— begin DATA PROVIDED —

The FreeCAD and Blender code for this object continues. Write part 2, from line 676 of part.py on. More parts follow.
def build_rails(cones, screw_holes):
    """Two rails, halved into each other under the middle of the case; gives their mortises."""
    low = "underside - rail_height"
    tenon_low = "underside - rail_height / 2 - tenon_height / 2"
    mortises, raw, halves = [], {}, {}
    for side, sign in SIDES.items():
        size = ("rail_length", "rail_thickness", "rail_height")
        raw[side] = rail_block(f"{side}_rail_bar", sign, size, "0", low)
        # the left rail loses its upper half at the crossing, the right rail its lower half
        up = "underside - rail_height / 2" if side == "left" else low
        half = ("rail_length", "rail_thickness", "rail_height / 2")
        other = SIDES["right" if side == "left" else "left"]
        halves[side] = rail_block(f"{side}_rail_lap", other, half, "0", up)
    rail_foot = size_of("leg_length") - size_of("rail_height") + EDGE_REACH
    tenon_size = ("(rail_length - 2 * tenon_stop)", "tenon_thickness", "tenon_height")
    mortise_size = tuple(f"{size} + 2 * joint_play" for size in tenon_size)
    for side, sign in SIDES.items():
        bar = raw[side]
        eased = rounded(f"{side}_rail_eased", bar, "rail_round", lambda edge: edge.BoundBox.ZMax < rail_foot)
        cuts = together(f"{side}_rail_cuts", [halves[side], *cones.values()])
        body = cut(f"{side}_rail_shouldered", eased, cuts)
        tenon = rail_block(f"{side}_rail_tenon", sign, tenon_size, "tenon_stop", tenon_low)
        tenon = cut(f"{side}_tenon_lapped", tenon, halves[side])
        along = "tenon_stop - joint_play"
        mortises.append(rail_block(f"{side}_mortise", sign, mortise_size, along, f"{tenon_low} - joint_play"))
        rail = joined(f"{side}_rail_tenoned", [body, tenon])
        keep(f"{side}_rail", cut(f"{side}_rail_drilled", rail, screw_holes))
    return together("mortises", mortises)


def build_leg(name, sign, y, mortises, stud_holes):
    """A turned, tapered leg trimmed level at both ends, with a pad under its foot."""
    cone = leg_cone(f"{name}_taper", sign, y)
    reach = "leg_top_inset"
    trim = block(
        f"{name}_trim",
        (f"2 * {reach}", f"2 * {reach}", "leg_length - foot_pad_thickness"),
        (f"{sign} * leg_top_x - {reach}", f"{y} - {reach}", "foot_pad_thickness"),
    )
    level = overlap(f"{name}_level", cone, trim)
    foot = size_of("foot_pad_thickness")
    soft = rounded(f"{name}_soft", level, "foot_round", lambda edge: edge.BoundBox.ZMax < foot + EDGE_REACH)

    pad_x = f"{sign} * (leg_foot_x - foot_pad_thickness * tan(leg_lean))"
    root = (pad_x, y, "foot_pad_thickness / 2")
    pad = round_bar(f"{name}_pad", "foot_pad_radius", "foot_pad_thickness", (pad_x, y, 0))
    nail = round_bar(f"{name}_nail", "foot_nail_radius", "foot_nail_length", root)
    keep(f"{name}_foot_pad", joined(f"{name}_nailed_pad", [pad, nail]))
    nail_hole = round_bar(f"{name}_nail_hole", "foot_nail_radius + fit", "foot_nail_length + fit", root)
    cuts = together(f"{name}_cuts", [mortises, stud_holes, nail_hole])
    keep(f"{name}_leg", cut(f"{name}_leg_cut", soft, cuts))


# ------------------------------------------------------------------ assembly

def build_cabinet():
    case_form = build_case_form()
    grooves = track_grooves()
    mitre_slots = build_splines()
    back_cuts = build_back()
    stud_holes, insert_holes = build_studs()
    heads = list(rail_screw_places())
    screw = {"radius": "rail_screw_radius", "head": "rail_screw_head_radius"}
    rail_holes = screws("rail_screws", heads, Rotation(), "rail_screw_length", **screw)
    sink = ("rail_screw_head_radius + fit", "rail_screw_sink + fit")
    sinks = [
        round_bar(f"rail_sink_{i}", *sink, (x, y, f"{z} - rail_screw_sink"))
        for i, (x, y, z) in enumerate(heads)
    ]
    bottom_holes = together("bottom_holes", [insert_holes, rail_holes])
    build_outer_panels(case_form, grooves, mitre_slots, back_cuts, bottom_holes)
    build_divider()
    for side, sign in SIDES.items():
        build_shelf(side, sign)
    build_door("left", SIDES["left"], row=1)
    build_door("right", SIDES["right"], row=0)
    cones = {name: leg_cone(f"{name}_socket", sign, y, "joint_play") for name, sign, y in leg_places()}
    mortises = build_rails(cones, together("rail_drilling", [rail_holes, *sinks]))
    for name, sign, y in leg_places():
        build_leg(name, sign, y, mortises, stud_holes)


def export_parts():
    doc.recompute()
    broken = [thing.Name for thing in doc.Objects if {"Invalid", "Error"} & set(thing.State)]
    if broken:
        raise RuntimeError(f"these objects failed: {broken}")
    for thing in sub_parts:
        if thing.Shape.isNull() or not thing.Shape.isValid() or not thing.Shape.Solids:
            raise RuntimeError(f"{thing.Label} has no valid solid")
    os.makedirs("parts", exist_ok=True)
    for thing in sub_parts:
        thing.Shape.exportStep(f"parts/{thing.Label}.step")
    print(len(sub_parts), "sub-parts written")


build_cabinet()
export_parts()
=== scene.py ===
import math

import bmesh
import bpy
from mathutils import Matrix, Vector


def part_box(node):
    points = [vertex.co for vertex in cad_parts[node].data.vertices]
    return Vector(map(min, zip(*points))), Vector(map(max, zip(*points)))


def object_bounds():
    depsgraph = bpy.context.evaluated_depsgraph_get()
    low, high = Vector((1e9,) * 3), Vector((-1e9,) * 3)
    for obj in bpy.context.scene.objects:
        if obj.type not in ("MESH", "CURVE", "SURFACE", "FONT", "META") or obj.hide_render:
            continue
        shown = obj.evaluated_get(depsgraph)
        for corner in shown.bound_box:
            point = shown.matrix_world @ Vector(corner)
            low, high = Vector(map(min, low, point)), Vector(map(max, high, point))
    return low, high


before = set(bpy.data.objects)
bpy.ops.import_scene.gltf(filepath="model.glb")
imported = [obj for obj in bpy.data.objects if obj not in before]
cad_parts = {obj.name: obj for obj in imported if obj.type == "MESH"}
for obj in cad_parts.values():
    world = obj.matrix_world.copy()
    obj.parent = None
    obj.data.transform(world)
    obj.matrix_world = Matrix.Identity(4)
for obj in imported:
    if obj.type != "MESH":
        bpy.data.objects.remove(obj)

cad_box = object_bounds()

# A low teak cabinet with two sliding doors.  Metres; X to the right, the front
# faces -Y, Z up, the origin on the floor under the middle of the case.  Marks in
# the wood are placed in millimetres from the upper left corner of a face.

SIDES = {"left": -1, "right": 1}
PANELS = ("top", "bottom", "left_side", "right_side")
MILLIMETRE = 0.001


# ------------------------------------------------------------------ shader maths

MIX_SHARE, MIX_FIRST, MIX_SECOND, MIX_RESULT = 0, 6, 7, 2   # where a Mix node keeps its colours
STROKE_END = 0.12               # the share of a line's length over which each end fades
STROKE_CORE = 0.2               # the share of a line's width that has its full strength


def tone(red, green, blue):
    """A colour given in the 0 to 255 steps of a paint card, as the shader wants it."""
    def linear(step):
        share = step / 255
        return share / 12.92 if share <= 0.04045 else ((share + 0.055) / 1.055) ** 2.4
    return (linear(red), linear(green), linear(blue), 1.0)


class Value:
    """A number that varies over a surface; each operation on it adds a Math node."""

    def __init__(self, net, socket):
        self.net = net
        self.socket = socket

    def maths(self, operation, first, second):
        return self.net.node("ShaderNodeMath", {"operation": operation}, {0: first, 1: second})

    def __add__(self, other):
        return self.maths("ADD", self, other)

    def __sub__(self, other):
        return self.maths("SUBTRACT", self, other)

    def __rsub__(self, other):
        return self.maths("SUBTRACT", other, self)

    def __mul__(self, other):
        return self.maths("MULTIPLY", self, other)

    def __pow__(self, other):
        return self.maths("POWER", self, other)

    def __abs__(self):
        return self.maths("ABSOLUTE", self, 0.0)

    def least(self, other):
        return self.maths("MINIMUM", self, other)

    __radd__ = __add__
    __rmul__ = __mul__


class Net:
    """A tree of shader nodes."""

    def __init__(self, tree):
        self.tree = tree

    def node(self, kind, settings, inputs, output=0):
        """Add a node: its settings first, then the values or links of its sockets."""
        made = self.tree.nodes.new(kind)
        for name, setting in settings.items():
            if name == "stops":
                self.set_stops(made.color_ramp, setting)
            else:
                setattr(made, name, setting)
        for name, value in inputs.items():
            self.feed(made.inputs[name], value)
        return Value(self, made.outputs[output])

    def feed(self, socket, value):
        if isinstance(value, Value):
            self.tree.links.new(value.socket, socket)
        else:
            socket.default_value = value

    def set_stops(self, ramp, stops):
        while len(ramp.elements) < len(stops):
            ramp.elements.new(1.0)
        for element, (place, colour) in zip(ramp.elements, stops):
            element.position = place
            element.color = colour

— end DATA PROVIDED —
— begin DATA PROVIDED —

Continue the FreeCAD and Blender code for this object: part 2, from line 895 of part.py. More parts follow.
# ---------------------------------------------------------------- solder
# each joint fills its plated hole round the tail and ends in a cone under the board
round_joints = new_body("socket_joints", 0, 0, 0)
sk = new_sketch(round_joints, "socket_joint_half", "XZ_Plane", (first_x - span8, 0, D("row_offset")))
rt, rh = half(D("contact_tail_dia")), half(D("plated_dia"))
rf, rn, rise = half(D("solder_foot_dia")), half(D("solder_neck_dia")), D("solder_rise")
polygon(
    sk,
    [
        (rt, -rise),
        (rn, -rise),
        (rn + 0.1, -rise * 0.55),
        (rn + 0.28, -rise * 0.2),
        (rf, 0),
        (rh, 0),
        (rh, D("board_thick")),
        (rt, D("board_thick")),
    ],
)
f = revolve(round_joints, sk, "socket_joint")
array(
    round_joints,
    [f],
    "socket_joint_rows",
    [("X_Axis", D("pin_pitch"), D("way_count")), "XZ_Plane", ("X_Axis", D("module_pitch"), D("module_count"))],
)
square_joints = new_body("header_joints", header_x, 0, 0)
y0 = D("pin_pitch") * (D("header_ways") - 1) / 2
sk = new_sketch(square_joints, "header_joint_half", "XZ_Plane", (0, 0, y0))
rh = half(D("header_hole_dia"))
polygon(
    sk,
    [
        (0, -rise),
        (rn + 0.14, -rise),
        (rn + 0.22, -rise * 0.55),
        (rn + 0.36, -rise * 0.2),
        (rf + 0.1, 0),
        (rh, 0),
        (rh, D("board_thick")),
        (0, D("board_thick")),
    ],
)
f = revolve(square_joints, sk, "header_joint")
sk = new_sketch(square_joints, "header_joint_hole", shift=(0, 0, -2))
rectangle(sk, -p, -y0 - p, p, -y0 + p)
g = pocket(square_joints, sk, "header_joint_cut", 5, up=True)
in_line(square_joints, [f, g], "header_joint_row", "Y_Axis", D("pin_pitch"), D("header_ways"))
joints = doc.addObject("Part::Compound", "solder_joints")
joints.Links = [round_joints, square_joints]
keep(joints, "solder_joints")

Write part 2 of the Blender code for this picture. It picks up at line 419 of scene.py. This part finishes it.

— end DATA PROVIDED —

WHAT YOU HAVE TO DO: Will you return exactly the lines above from the one with "mitre_slots, back_cuts, bottom_holes)" down to the one with "before = set(bpy.data.objects)", counting both as part of the range?

OUTPUT FOR THIS EXERCISE:
    build_outer_panels(case_form, grooves, mitre_slots, back_cuts, bottom_holes)
    build_divider()
    for side, sign in SIDES.items():
        build_shelf(side, sign)
    build_door("left", SIDES["left"], row=1)
    build_door("right", SIDES["right"], row=0)
    cones = {name: leg_cone(f"{name}_socket", sign, y, "joint_play") for name, sign, y in leg_places()}
    mortises = build_rails(cones, together("rail_drilling", [rail_holes, *sinks]))
    for name, sign, y in leg_places():
        build_leg(name, sign, y, mortises, stud_holes)


def export_parts():
    doc.recompute()
    broken = [thing.Name for thing in doc.Objects if {"Invalid", "Error"} & set(thing.State)]
    if broken:
        raise RuntimeError(f"these objects failed: {broken}")
    for thing in sub_parts:
        if thing.Shape.isNull() or not thing.Shape.isValid() or not thing.Shape.Solids:
            raise RuntimeError(f"{thing.Label} has no valid solid")
    os.makedirs("parts", exist_ok=True)
    for thing in sub_parts:
        thing.Shape.exportStep(f"parts/{thing.Label}.step")
    print(len(sub_parts), "sub-parts written")


build_cabinet()
export_parts()
=== scene.py ===
import math

import bmesh
import bpy
from mathutils import Matrix, Vector


def part_box(node):
    points = [vertex.co for vertex in cad_parts[node].data.vertices]
    return Vector(map(min, zip(*points))), Vector(map(max, zip(*points)))


def object_bounds():
    depsgraph = bpy.context.evaluated_depsgraph_get()
    low, high = Vector((1e9,) * 3), Vector((-1e9,) * 3)
    for obj in bpy.context.scene.objects:
        if obj.type not in ("MESH", "CURVE", "SURFACE", "FONT", "META") or obj.hide_render:
            continue
        shown = obj.evaluated_get(depsgraph)
        for corner in shown.bound_box:
            point = shown.matrix_world @ Vector(corner)
            low, high = Vector(map(min, low, point)), Vector(map(max, high, point))
    return low, high


before = set(bpy.data.objects)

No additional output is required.